■ Your task
For this exercise, return only the lines from the line containing "Write the Blender Python" through the line containing "RIM_EDGE_RADIUS = 0.00012", both ends included, exactly as they are.
# Input material start
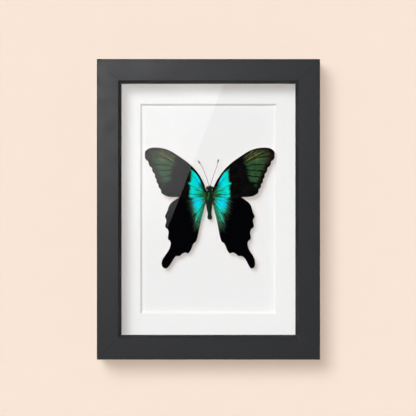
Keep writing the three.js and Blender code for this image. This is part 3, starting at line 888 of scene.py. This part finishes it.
def buildWing(kind, side, outline, veins, folds, lift, finishes):
    # a flat sheet with its veins on it, measured for its markings and then bent and set in place
    s = wingShape
    bm = bmesh.new()
    bm.faces.new([bm.verts.new((point[0], 0, point[1])) for point in outline])
    cutIntoGrid(bm, s["grid"])
    for face in bm.faces:
        face.material_index = 2
    front = vertsOf(bmesh.ops.extrude_face_region(bm, geom=bm.faces[:]))
    for vert in front:
        vert.co.y = -s["thickness"] / 2
    for vert in set(bm.verts) - set(front):
        vert.co.y = s["thickness"] / 2
    for face in bm.faces:
        if any(vert.co.y < 0 for vert in face.verts):
            face.material_index = 0
    sheetCount = len(bm.verts)
    for vein in veins:
        course = [Vector((point[0], 0, point[1])) for point in smoothLine(vein, 4 * len(vein))]
        last = len(course) - 1
        radii = [s["veinRadius"] * (1 - s["veinTaper"] * i / last) for i in range(last + 1)]
        addTube(bm, course, radii, 6, 1)
    bm.verts.ensure_lookup_table()
    places = np.array([(vert.co.x, vert.co.z) for vert in bm.verts])
    fromRoot = places - s["root"]
    spotDepth = ringDepth(places, spotRing) - s["spotInset"]
    fields = {
        "marginDepth": ringDepth(places, outline),
        "bandDepth": ringDepth(places, bandRings[kind]),
        "costaDepth": ringDepth(places, costalRing),
        "blueDepth": ringDepth(places, blueRings[kind]),
        "patchDepth": np.maximum(ringDepth(places, patchRing), spotDepth),
        "foldDistance": np.min([lineDistance(places, fold) for fold in folds], axis=0),
        "veinDistance": np.min([lineDistance(places, vein) for vein in veins], axis=0),
        "rootAngle": np.arctan2(fromRoot[:, 1], fromRoot[:, 0]),
        "rootReach": np.hypot(fromRoot[:, 1], fromRoot[:, 0]),
        "wingX": places[:, 0],
        "wingZ": places[:, 1],
    }
    thin = s["edgeThin"] + (1 - s["edgeThin"]) * np.clip(fields["marginDepth"] / s["edgeReach"], 0, 1)
    furrow = s["fold"] * np.clip(s["foldReach"] - fields["foldDistance"], 0, s["foldReach"])
    furrow *= np.clip(places[:, 0] / 10 - 0.3, 0, 1)
    for i, vert in enumerate(bm.verts):
        x, z = vert.co.x, vert.co.z
        if side < 0 and kind == "hindwing":
            # the left hindwing is set further out, and its tail is broader
            begin, full = s["tailFrom"]
            broader = s["tailSpread"] * min(max((begin - z) / (begin - full), 0), 1)
            x += (s["lean"] * (s["leanFrom"] - z) + s["tuck"] * max(0, 1 - x / s["tuckReach"])
                  + broader * (x - s["tailMiddle"]))
        if side > 0 and kind == "forewing":
            x -= s["rootTuck"] * max(0, 1 - x / s["rootTuckReach"])
        y = vert.co.y * (thin[i] if i < sheetCount else 1)
        vert.co = Vector((side * x, y - sheetRise(x, z) + furrow[i] - lift, z)) * mm + specimenPlace
    name = kind + ("Right" if side > 0 else "Left")
    replaced = kind + ("_right" if side > 0 else "_left")
    piece = finishPiece(name, bm, finishes, [replaced], 50)
    for field, values in fields.items():
        attribute = piece.data.attributes.new(field, "FLOAT", "POINT")
        attribute.data.foreach_set("value", values.astype(np.float32))


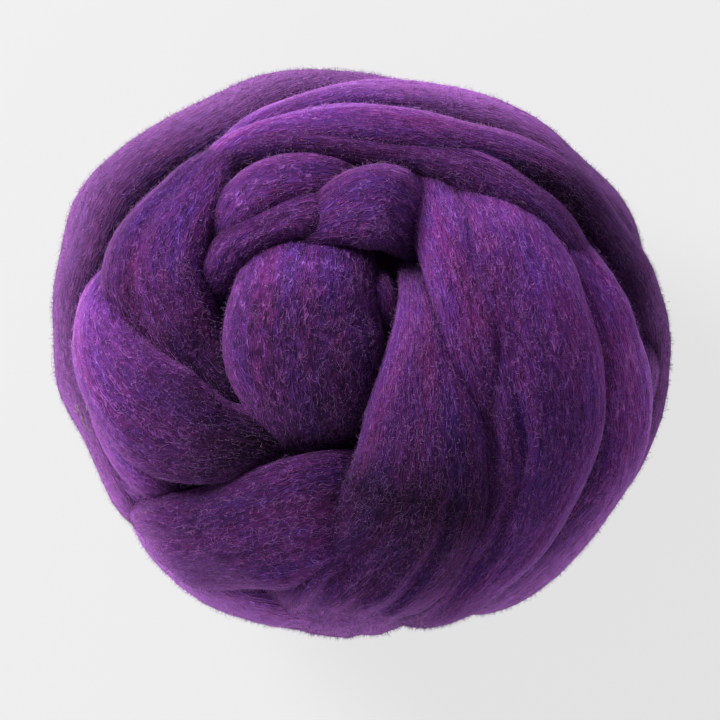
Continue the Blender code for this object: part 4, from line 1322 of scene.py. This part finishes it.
def set_camera():
    """A camera straight over the ball, high up, as with a long lens."""
    camera = bpy.data.cameras.new("camera")
    camera.sensor_width = SENSOR
    camera.lens = SENSOR * (CAMERA_HEIGHT - WIDEST * MM) / FIELD
    camera.clip_end = SEES_TO
    holder = bpy.data.objects.new("camera", camera)
    holder.location = (*CAMERA_XY, CAMERA_HEIGHT)
    bpy.context.scene.collection.objects.link(holder)
    bpy.context.scene.camera = holder


def set_lights():
    """Two soft lamps that face the ball."""
    for name, place, size, power, color in LIGHTS:
        lamp = bpy.data.lights.new(name, "AREA")
        lamp.size, lamp.energy, lamp.color = size, power, color
        holder = bpy.data.objects.new(name, lamp)
        holder.location = place
        holder.rotation_euler = (-Vector(place)).to_track_quat("-Z", "Y").to_euler()
        bpy.context.scene.collection.objects.link(holder)


def set_floor():
    """A pale floor with a glow of its own, so that its shadows stay faint."""
    mesh = bpy.data.meshes.new("floor")
    corners = [(x * FLOOR_HALF, y * FLOOR_HALF, 0) for x, y in ((-1, -1), (1, -1), (1, 1), (-1, 1))]
    mesh.from_pydata(corners, [], [(0, 1, 2, 3)])
    material = empty_material(
        "pale floor", Base_Color=(*FLOOR, 1), Roughness=0.9, Specular_IOR_Level=0.1,
        Emission_Color=(1, 1, 1, 1), Emission_Strength=FLOOR_GLOW)[0]
    mesh.materials.append(material)
    floor = bpy.data.objects.new("floor", mesh)
    bpy.context.scene.collection.objects.link(floor)


def set_sky():
    """Soft light from all round, stronger near the horizon."""
    world = bpy.data.worlds.new("soft sky")
    bpy.context.scene.world = world
    world.use_nodes = True
    tree = world.node_tree
    way = tree.nodes.new("ShaderNodeTexCoord")
    split = tree.nodes.new("ShaderNodeSeparateXYZ")
    link(tree, way.outputs["Generated"], split.inputs[0])
    height = maths(tree, "MAXIMUM", split.outputs["Z"], 0.0)
    low = maths(tree, "POWER", maths(tree, "SUBTRACT", 1.0, height), SKY_FALL)
    strength = maths(tree, "ADD", maths(tree, "MULTIPLY", low, SKY_LOW), SKY_OVERHEAD)
    back = tree.nodes["Background"]
    back.inputs["Color"].default_value = (*SKY, 1)
    link(tree, strength, back.inputs["Strength"])
    bpy.context.scene.view_settings.view_transform = "Standard"


# ---- putting it together --------------------------------------------------------------------
def dress_ball():
    """All pieces of the ball: its turns, the filled inside and the loose fibres."""
    streaks, threads, heather, crease_shade = streak_group(), thread_group(), heather_group(), crease_shade_group()
    wool, fibre = wool_material(streaks, threads, heather, crease_shade), fibre_material(heather, crease_shade)
    turns = {name: wound_turn(name, stations, number + 1)
             for number, (name, stations) in enumerate(all_turns().items())}
    wound = list(turns.values())
    tree = skin_tree(wound)
    measure_openness(wound, tree)
    for piece, names in PIECES.items():
        turn_piece(piece, [turns[name] for name in names], wool)
    turn_piece("wool_core", [core_turn()], wool)
    scatter_fibres(wound, tree, fibre)
    nap_piece(wound, tree, fibre)
    pale_piece(wound, tree, undyed_material())


set_camera()
set_lights()
set_floor()
set_sky()
dress_ball()
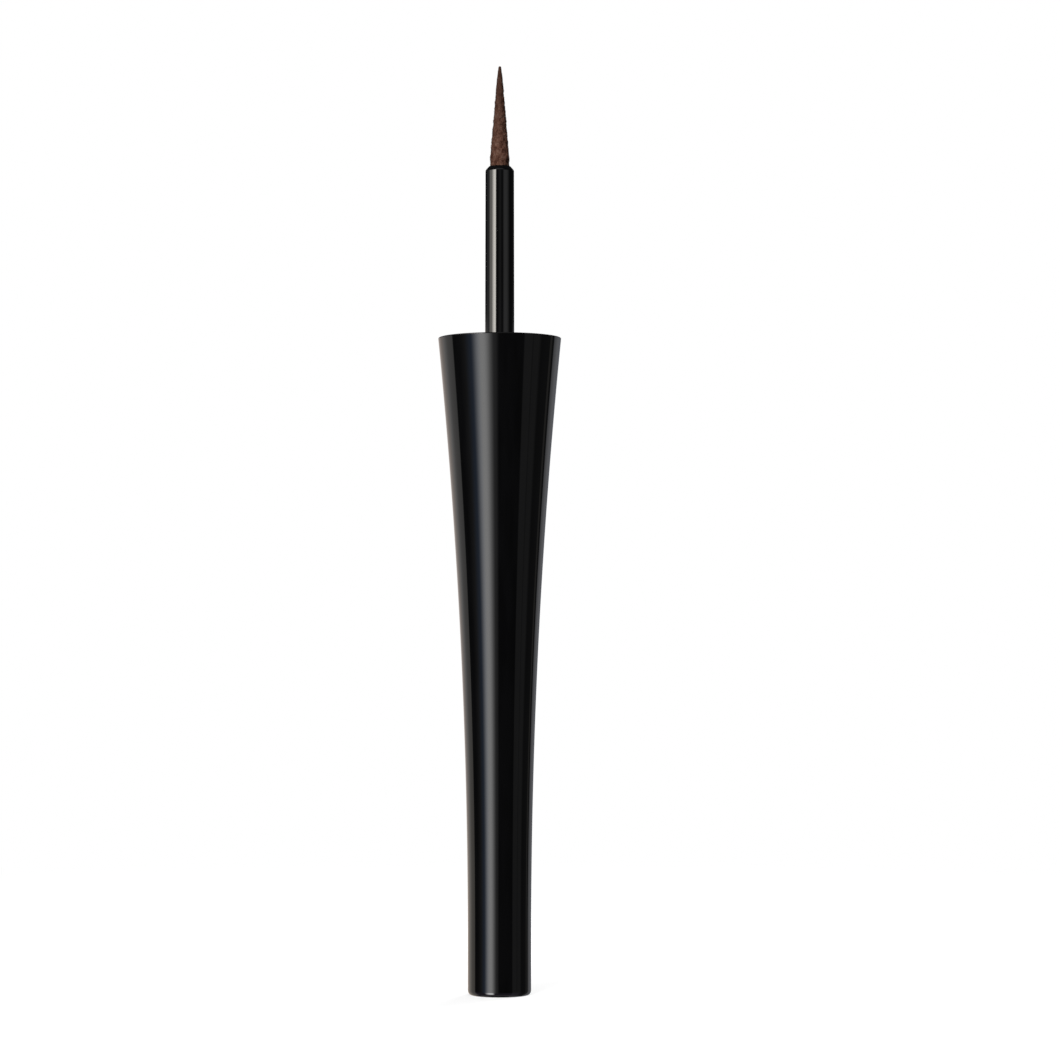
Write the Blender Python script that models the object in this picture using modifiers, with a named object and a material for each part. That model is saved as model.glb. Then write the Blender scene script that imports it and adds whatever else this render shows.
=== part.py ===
"""Liquid eyeliner applicator: a flared cap that is also the handle, with its dip wand.

Lengths are in metres. The axis of every piece is Z. The cap stands on its flat closed end,
at z = 0, and the point of the tip is at the top.
"""

import math

import bmesh
import bpy
from mathutils import Matrix

# Gaps between pieces, and helpers for cutting and merging
PRESS_GAP = 0.00010
SEAT_GAP = 0.00010
LOOSE_GAP = 0.00020
UNION_DEPTH = 0.00025
MERGE_DISTANCE = 0.000001

# Cap shell: outside
HANDLE_LENGTH = 0.07540
RIM_DIAMETER = 0.01420
GRIP_DIAMETER = 0.00726
GRIP_LENGTH = 0.00580
BASE_EDGE_RADIUS = 0.00035
RIM_EDGE_RADIUS = 0.00012

# Cap shell: inside
SHELL_WALL = 0.00100
SHELL_FLOOR = 0.00160
SOCKET_WALL = 0.00070
RIM_LAND = 0.00105
RIM_LEAD_IN = 0.00015
RIB_COUNT = 4
RIB_THICKNESS = 0.00070
RIB_START = 0.01800
RIB_LEAD = 0.00150

# Threaded insert
INSERT_RECESS = 0.00080
INSERT_FLANGE_THICKNESS = 0.00070
INSERT_WALL = 0.00060
INSERT_EDGE = 0.00025
SOCKET_DEPTH = 0.01020
PLATE_THICKNESS = 0.00140
TAIL_LENGTH = 0.01200
TAIL_WALL = 0.00090
TAIL_FLOOR = 0.00100
SPLINE_COUNT = 12
SPLINE_HEIGHT = 0.00015
SPLINE_WIDTH = 0.00050
SPLINE_MARGIN = 0.00080
THREAD_DEPTH = 0.00045
THREAD_ROOT_WIDTH = 0.00120
THREAD_CREST_WIDTH = 0.00050
THREAD_PITCH = 0.00200
THREAD_TURNS = 2.25
THREAD_LEAD_IN = 0.00120
THREAD_FADE_TURNS = 0.17
THREAD_END_SHARE = 0.3

# Neck seal
SEAL_THICKNESS = 0.00080
SEAL_EDGE = 0.00015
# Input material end
■ Complete output
Write the Blender Python script that models the object in this picture using modifiers, with a named object and a material for each part. That model is saved as model.glb. Then write the Blender scene script that imports it and adds whatever else this render shows.
=== part.py ===
"""Liquid eyeliner applicator: a flared cap that is also the handle, with its dip wand.

Lengths are in metres. The axis of every piece is Z. The cap stands on its flat closed end,
at z = 0, and the point of the tip is at the top.
"""

import math

import bmesh
import bpy
from mathutils import Matrix

# Gaps between pieces, and helpers for cutting and merging
PRESS_GAP = 0.00010
SEAT_GAP = 0.00010
LOOSE_GAP = 0.00020
UNION_DEPTH = 0.00025
MERGE_DISTANCE = 0.000001

# Cap shell: outside
HANDLE_LENGTH = 0.07540
RIM_DIAMETER = 0.01420
GRIP_DIAMETER = 0.00726
GRIP_LENGTH = 0.00580
BASE_EDGE_RADIUS = 0.00035
RIM_EDGE_RADIUS = 0.00012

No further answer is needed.